DATA EXCERPT
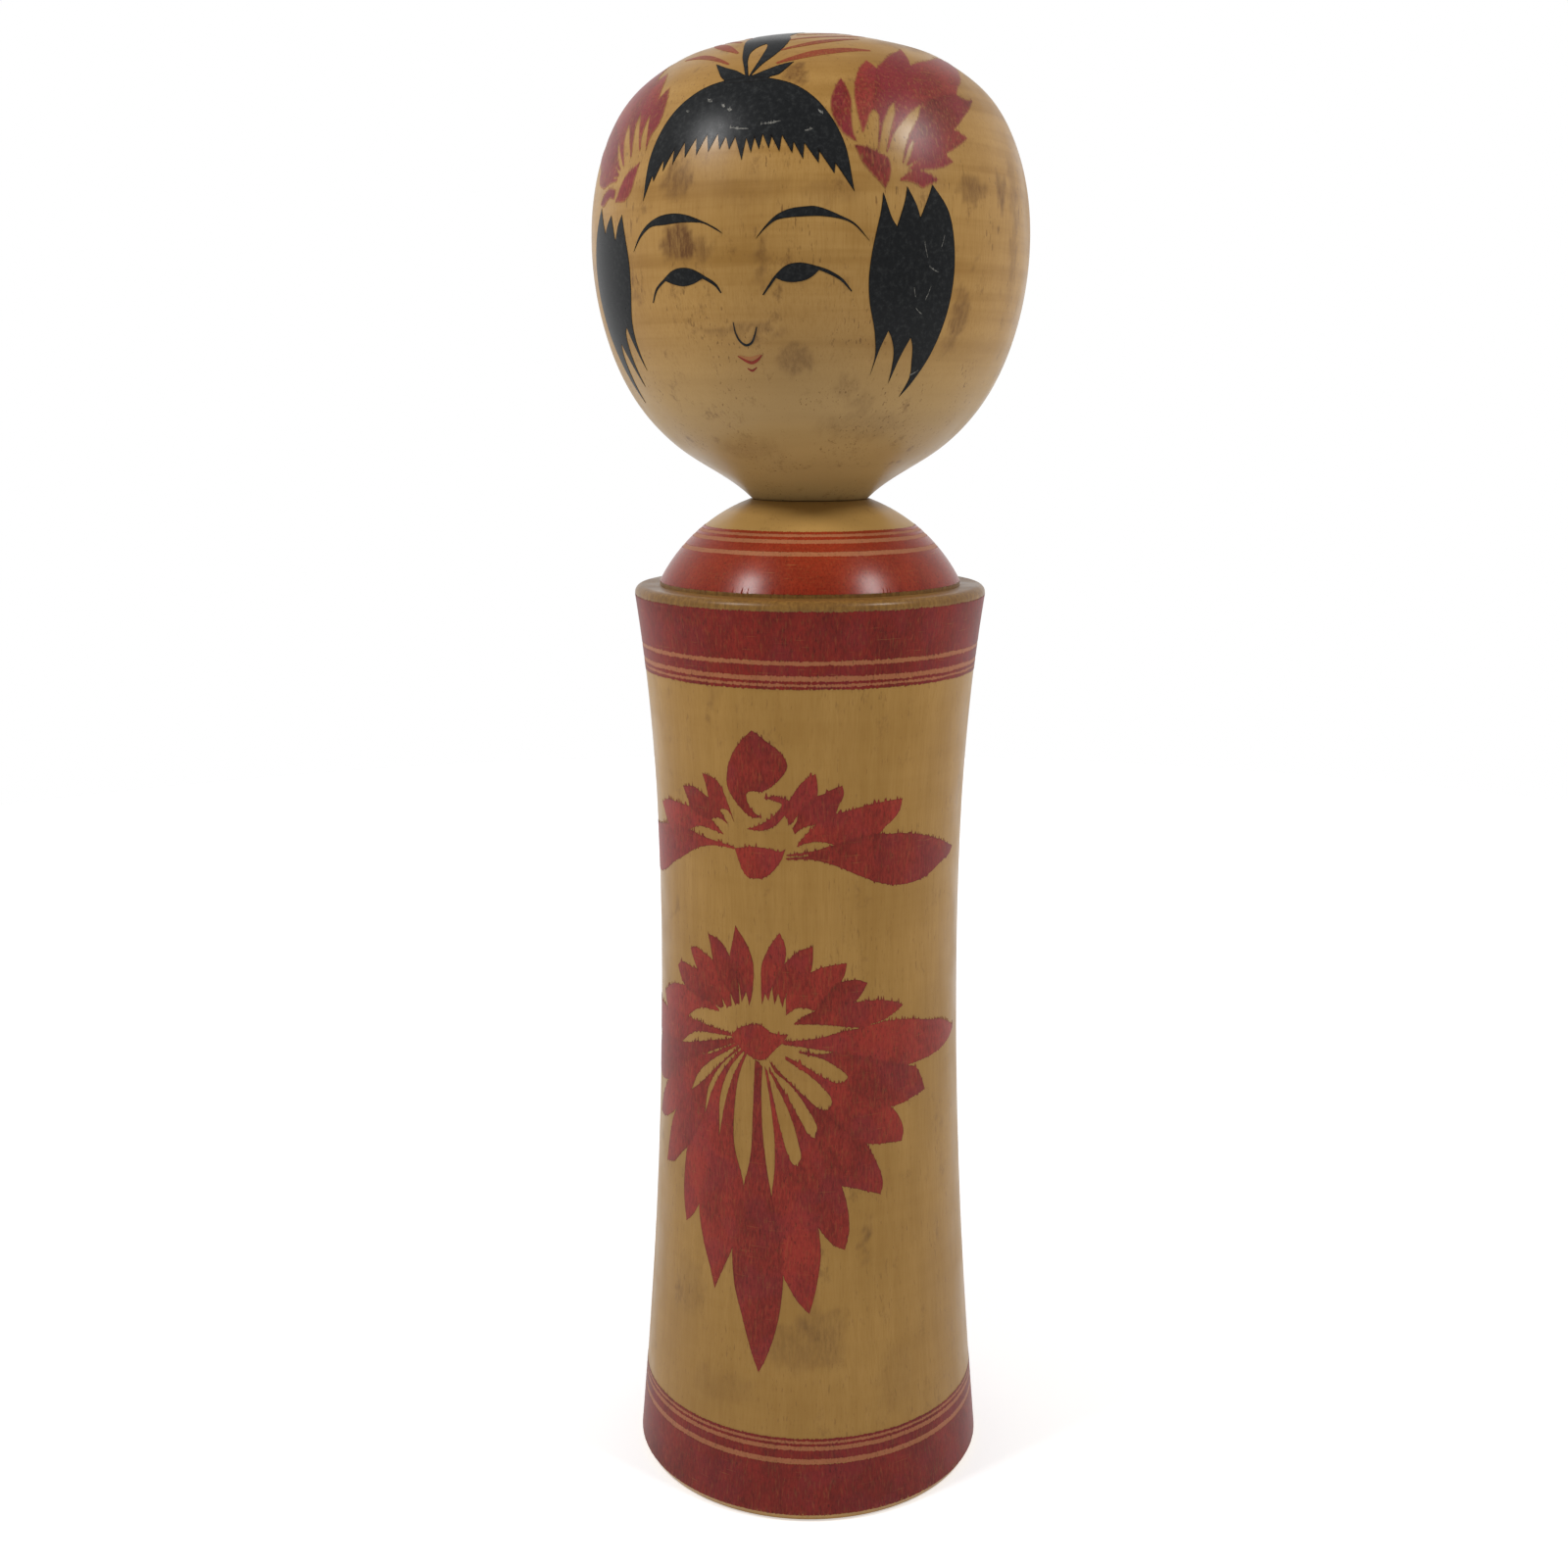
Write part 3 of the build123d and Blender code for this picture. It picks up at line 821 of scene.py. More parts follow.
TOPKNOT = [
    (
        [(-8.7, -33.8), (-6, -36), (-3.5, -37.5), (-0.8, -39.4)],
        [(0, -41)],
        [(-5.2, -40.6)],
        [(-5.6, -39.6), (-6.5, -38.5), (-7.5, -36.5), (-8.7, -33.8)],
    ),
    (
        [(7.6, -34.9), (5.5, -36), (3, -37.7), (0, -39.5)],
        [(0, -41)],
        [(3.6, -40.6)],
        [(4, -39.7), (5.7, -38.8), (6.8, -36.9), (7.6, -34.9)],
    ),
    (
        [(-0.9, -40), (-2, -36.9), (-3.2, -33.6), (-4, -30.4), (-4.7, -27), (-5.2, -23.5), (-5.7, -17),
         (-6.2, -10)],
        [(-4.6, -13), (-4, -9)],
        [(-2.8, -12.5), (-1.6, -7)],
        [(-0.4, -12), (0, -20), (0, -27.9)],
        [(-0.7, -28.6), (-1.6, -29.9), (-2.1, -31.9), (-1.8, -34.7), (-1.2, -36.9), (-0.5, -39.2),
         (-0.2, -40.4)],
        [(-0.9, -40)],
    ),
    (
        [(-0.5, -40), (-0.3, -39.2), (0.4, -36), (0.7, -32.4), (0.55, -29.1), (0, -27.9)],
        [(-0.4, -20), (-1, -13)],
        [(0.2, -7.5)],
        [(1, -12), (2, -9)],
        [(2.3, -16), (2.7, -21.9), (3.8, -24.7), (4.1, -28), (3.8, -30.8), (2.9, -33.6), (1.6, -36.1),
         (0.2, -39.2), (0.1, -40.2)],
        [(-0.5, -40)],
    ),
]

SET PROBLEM
Quote the whole listing above, leaving nothing out.

WORKED ANSWER
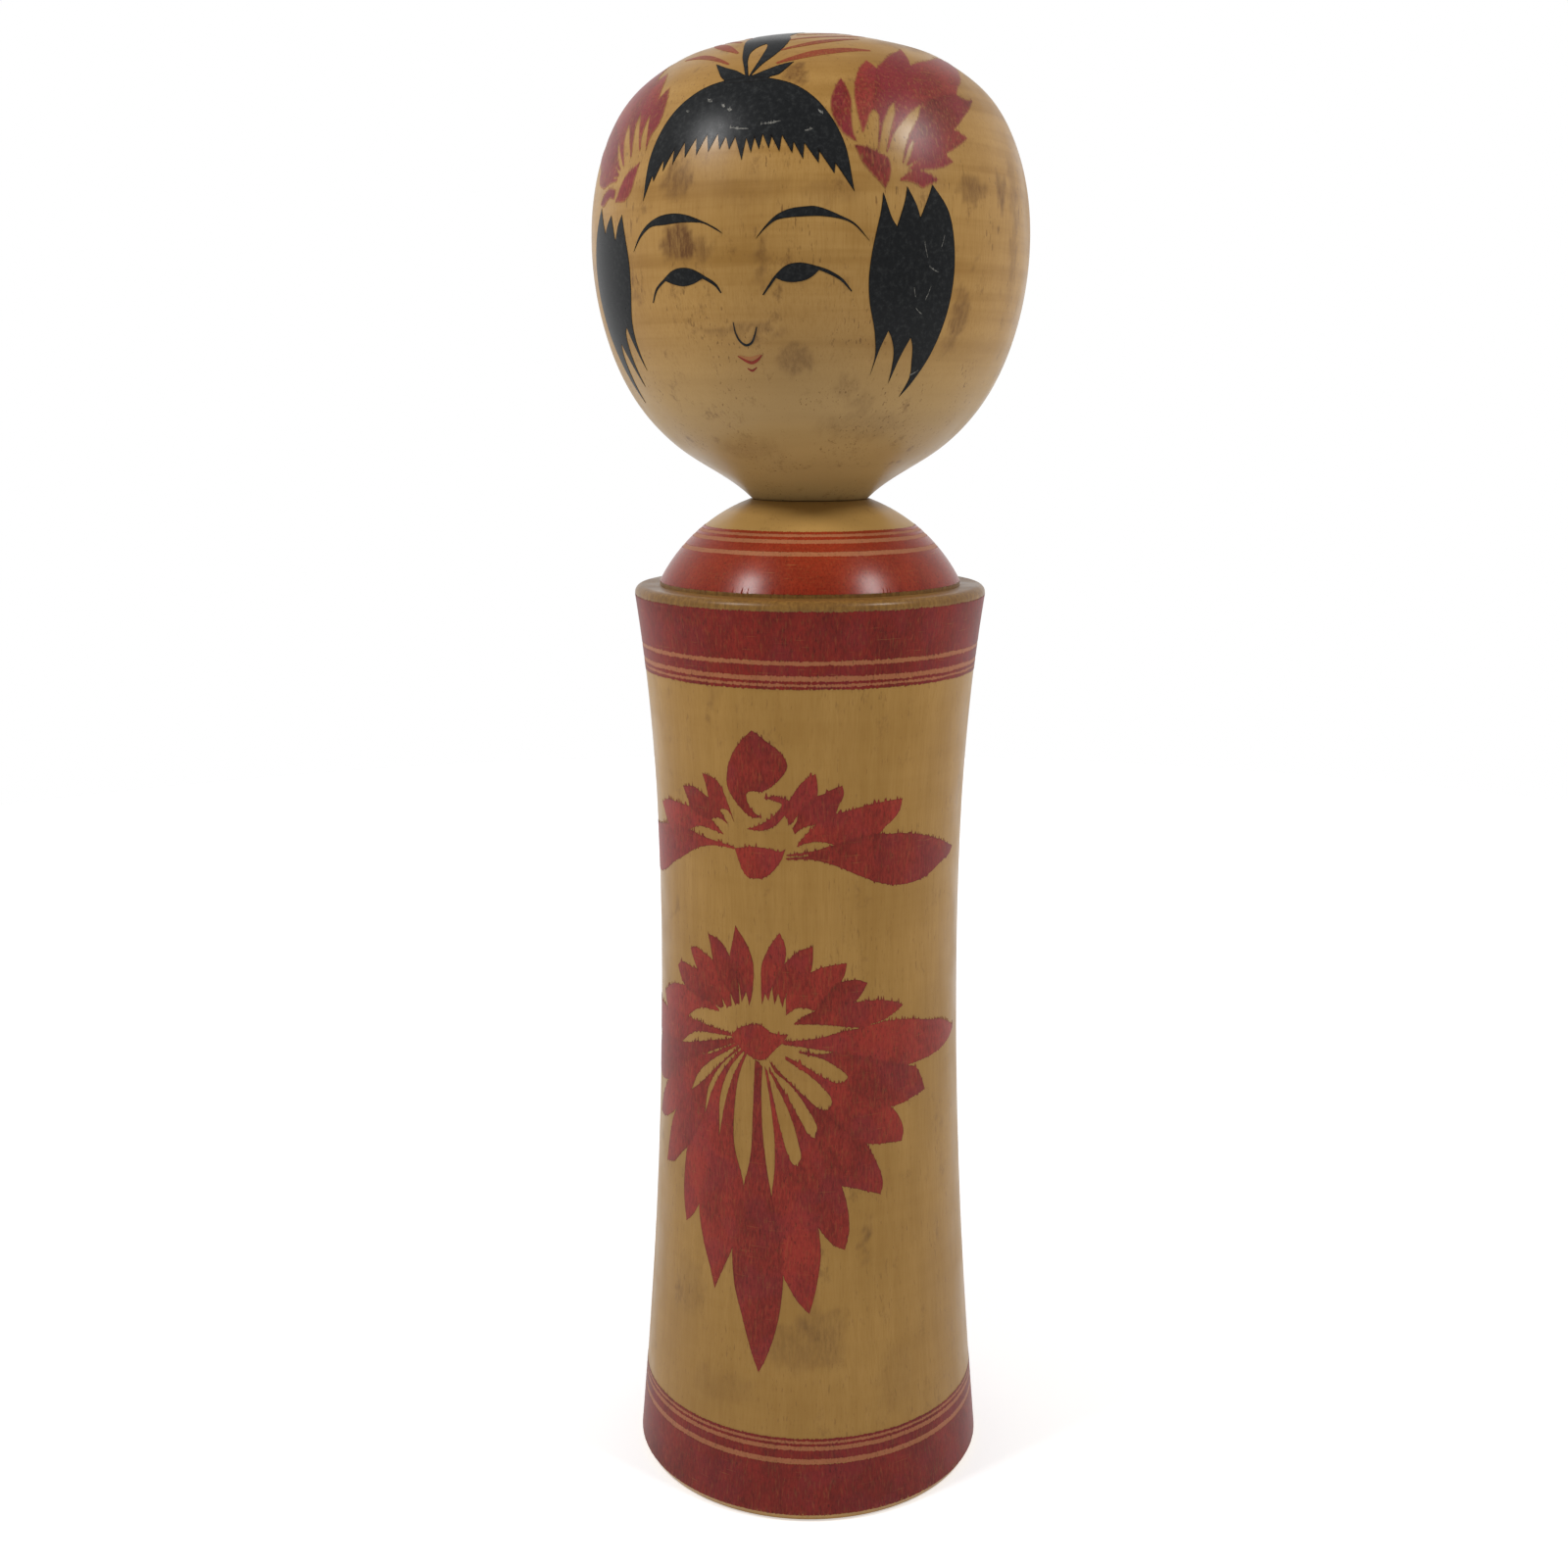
Write part 3 of the build123d and Blender code for this picture. It picks up at line 821 of scene.py. More parts follow.
TOPKNOT = [
    (
        [(-8.7, -33.8), (-6, -36), (-3.5, -37.5), (-0.8, -39.4)],
        [(0, -41)],
        [(-5.2, -40.6)],
        [(-5.6, -39.6), (-6.5, -38.5), (-7.5, -36.5), (-8.7, -33.8)],
    ),
    (
        [(7.6, -34.9), (5.5, -36), (3, -37.7), (0, -39.5)],
        [(0, -41)],
        [(3.6, -40.6)],
        [(4, -39.7), (5.7, -38.8), (6.8, -36.9), (7.6, -34.9)],
    ),
    (
        [(-0.9, -40), (-2, -36.9), (-3.2, -33.6), (-4, -30.4), (-4.7, -27), (-5.2, -23.5), (-5.7, -17),
         (-6.2, -10)],
        [(-4.6, -13), (-4, -9)],
        [(-2.8, -12.5), (-1.6, -7)],
        [(-0.4, -12), (0, -20), (0, -27.9)],
        [(-0.7, -28.6), (-1.6, -29.9), (-2.1, -31.9), (-1.8, -34.7), (-1.2, -36.9), (-0.5, -39.2),
         (-0.2, -40.4)],
        [(-0.9, -40)],
    ),
    (
        [(-0.5, -40), (-0.3, -39.2), (0.4, -36), (0.7, -32.4), (0.55, -29.1), (0, -27.9)],
        [(-0.4, -20), (-1, -13)],
        [(0.2, -7.5)],
        [(1, -12), (2, -9)],
        [(2.3, -16), (2.7, -21.9), (3.8, -24.7), (4.1, -28), (3.8, -30.8), (2.9, -33.6), (1.6, -36.1),
         (0.2, -39.2), (0.1, -40.2)],
        [(-0.5, -40)],
    ),
]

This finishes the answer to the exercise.